WHAT YOU NEED TO DO: Restate the entire listing word for word.

DATA SEGMENT:
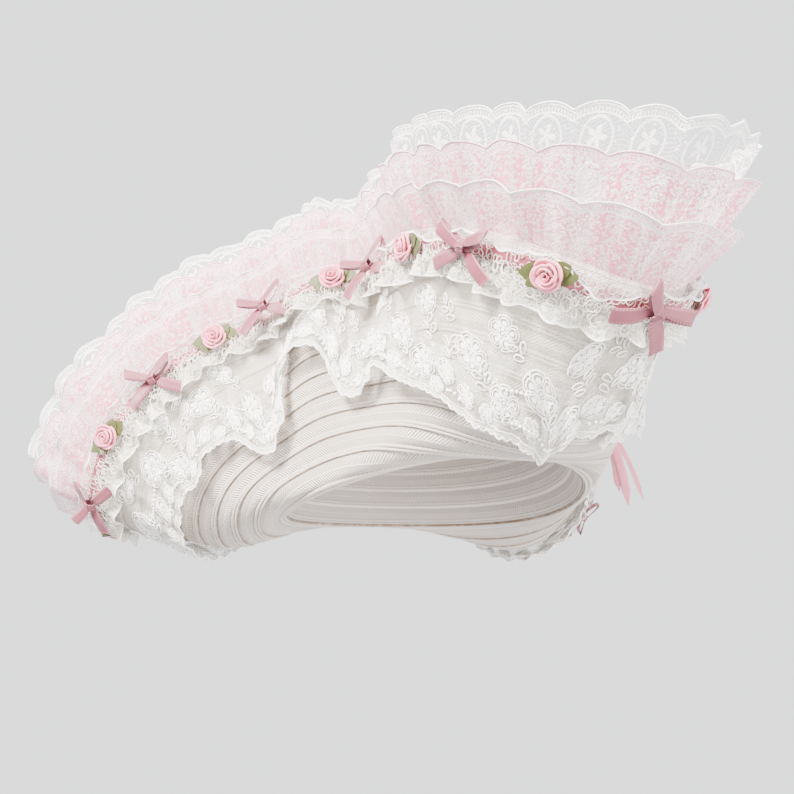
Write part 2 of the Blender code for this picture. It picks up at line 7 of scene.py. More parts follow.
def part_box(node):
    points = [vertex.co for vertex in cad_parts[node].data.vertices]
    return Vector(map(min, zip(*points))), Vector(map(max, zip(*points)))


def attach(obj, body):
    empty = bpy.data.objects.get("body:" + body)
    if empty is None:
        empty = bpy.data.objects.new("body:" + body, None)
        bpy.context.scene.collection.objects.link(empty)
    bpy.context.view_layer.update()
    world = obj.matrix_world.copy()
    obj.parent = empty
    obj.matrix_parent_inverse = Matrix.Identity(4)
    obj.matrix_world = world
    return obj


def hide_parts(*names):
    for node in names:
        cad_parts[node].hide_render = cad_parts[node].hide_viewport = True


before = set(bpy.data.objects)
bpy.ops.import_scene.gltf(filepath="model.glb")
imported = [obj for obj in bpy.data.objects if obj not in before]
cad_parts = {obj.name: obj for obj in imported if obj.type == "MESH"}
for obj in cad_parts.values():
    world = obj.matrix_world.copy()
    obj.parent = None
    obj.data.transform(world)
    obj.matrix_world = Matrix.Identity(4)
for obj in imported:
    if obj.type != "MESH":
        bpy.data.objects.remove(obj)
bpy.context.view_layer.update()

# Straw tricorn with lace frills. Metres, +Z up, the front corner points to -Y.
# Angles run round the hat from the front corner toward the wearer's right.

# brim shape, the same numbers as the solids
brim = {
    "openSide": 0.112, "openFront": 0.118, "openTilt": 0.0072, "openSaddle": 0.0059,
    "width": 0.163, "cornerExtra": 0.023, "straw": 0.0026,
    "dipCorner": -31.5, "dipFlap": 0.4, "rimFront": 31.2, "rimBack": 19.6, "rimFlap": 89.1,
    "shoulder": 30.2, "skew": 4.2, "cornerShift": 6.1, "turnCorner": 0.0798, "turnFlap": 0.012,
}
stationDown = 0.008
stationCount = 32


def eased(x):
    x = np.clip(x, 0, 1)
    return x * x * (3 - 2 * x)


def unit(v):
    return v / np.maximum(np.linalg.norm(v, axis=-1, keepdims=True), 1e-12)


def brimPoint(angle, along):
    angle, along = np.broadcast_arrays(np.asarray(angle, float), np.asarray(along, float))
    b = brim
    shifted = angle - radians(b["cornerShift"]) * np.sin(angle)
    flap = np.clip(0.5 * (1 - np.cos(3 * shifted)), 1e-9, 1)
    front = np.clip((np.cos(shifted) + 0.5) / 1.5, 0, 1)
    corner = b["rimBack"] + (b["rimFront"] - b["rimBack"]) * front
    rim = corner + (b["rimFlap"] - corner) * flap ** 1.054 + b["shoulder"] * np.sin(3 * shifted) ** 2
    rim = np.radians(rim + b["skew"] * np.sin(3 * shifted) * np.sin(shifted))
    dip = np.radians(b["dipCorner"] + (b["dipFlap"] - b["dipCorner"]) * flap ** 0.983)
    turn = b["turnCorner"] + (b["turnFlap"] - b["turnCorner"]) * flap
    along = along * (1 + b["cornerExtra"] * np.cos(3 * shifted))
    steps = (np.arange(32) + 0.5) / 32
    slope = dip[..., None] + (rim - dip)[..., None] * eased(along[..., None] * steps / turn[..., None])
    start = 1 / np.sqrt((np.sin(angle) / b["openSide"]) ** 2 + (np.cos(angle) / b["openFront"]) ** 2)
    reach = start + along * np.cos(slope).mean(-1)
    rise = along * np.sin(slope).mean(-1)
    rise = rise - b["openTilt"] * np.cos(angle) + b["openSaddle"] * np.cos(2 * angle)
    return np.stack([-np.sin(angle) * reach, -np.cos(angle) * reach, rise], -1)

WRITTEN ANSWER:
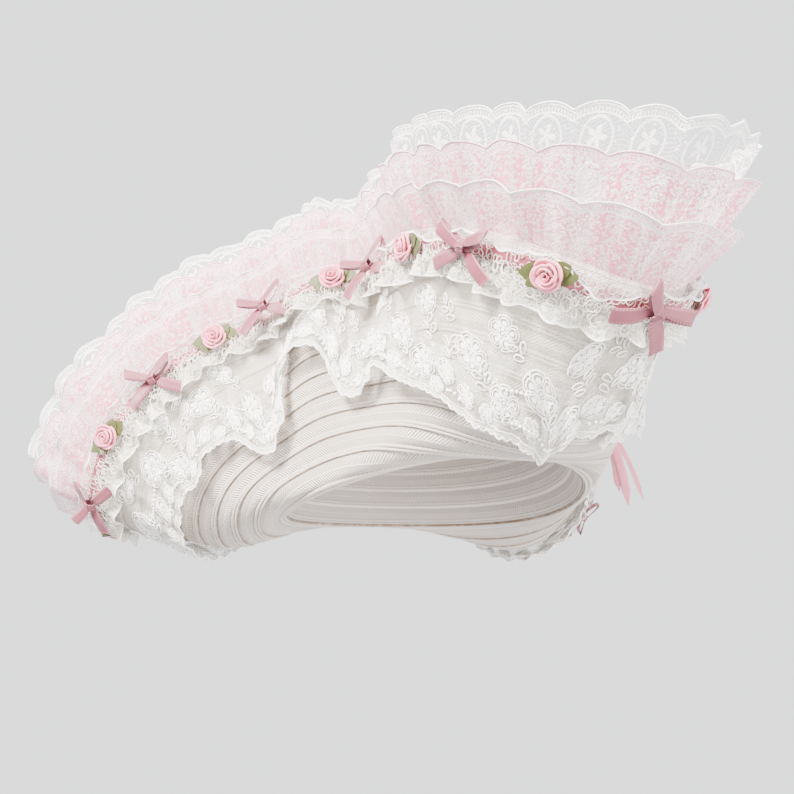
Write part 2 of the Blender code for this picture. It picks up at line 7 of scene.py. More parts follow.
def part_box(node):
    points = [vertex.co for vertex in cad_parts[node].data.vertices]
    return Vector(map(min, zip(*points))), Vector(map(max, zip(*points)))


def attach(obj, body):
    empty = bpy.data.objects.get("body:" + body)
    if empty is None:
        empty = bpy.data.objects.new("body:" + body, None)
        bpy.context.scene.collection.objects.link(empty)
    bpy.context.view_layer.update()
    world = obj.matrix_world.copy()
    obj.parent = empty
    obj.matrix_parent_inverse = Matrix.Identity(4)
    obj.matrix_world = world
    return obj


def hide_parts(*names):
    for node in names:
        cad_parts[node].hide_render = cad_parts[node].hide_viewport = True


before = set(bpy.data.objects)
bpy.ops.import_scene.gltf(filepath="model.glb")
imported = [obj for obj in bpy.data.objects if obj not in before]
cad_parts = {obj.name: obj for obj in imported if obj.type == "MESH"}
for obj in cad_parts.values():
    world = obj.matrix_world.copy()
    obj.parent = None
    obj.data.transform(world)
    obj.matrix_world = Matrix.Identity(4)
for obj in imported:
    if obj.type != "MESH":
        bpy.data.objects.remove(obj)
bpy.context.view_layer.update()

# Straw tricorn with lace frills. Metres, +Z up, the front corner points to -Y.
# Angles run round the hat from the front corner toward the wearer's right.

# brim shape, the same numbers as the solids
brim = {
    "openSide": 0.112, "openFront": 0.118, "openTilt": 0.0072, "openSaddle": 0.0059,
    "width": 0.163, "cornerExtra": 0.023, "straw": 0.0026,
    "dipCorner": -31.5, "dipFlap": 0.4, "rimFront": 31.2, "rimBack": 19.6, "rimFlap": 89.1,
    "shoulder": 30.2, "skew": 4.2, "cornerShift": 6.1, "turnCorner": 0.0798, "turnFlap": 0.012,
}
stationDown = 0.008
stationCount = 32


def eased(x):
    x = np.clip(x, 0, 1)
    return x * x * (3 - 2 * x)


def unit(v):
    return v / np.maximum(np.linalg.norm(v, axis=-1, keepdims=True), 1e-12)


def brimPoint(angle, along):
    angle, along = np.broadcast_arrays(np.asarray(angle, float), np.asarray(along, float))
    b = brim
    shifted = angle - radians(b["cornerShift"]) * np.sin(angle)
    flap = np.clip(0.5 * (1 - np.cos(3 * shifted)), 1e-9, 1)
    front = np.clip((np.cos(shifted) + 0.5) / 1.5, 0, 1)
    corner = b["rimBack"] + (b["rimFront"] - b["rimBack"]) * front
    rim = corner + (b["rimFlap"] - corner) * flap ** 1.054 + b["shoulder"] * np.sin(3 * shifted) ** 2
    rim = np.radians(rim + b["skew"] * np.sin(3 * shifted) * np.sin(shifted))
    dip = np.radians(b["dipCorner"] + (b["dipFlap"] - b["dipCorner"]) * flap ** 0.983)
    turn = b["turnCorner"] + (b["turnFlap"] - b["turnCorner"]) * flap
    along = along * (1 + b["cornerExtra"] * np.cos(3 * shifted))
    steps = (np.arange(32) + 0.5) / 32
    slope = dip[..., None] + (rim - dip)[..., None] * eased(along[..., None] * steps / turn[..., None])
    start = 1 / np.sqrt((np.sin(angle) / b["openSide"]) ** 2 + (np.cos(angle) / b["openFront"]) ** 2)
    reach = start + along * np.cos(slope).mean(-1)
    rise = along * np.sin(slope).mean(-1)
    rise = rise - b["openTilt"] * np.cos(angle) + b["openSaddle"] * np.cos(2 * angle)
    return np.stack([-np.sin(angle) * reach, -np.cos(angle) * reach, rise], -1)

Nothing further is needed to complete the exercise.